Interesting poll on the gas tax
Last week The Hill had an interesting article about support for an increase in the gas tax (Poll: Most Americans back 10-cent gas hike). From the article:
Seventy-one percent of U.S. residents would support a 10-cent increase in the 18.4 cents-per-gallon gas tax that is used to pay for federal transportation projects, according to a new poll released this week.
That's a pretty overwhelming mandate, so you might suspect that the organization releasing the poll -- the Mineta Transportation Institute -- is pushing propaganda as part of the Infrastructure Cult. While they are funded by the USDOT and CalTrans (two organizations largely funded by the gas tax), their results undermines many of the Cult's standard approach.
Again, from the article:
Support for increasing the gas tax to 28 cents-per-gallon drops to 31 percent if the money is used to "maintain and improve the transportation system" instead of "improve road maintenance," according to the group.
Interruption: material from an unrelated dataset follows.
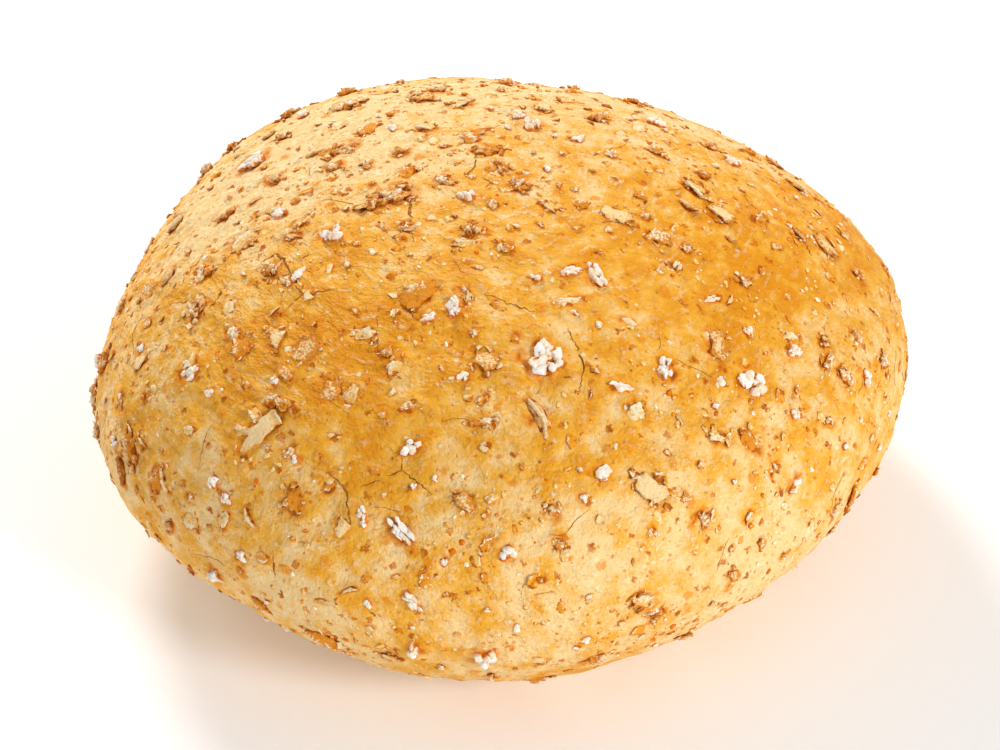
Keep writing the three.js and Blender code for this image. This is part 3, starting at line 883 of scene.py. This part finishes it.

That's a pretty clumsily written sentence so let me restate it: Americans generally support (71%) a 10 cent per gallon increase in the gas tax for maintenance, but when expansion is included, people oppose the tax increase by about the same margin (69%).
This should not surprise anyone. There is a fraction of Americans who reflexively oppose any tax increase and a similar fraction of Americans that reflexively support any tax increase where they sense a need. That 40% in the middle point the way to a rational approach: fix what we have before we even think of building more.
What is perhaps most interesting to me is the notion of a 10 cent increase. While that might be politically doable, particularly if some superficial and non-binding language on fix-it-first can be included, it's not a serious number if we're actually trying to maintain what we've already built.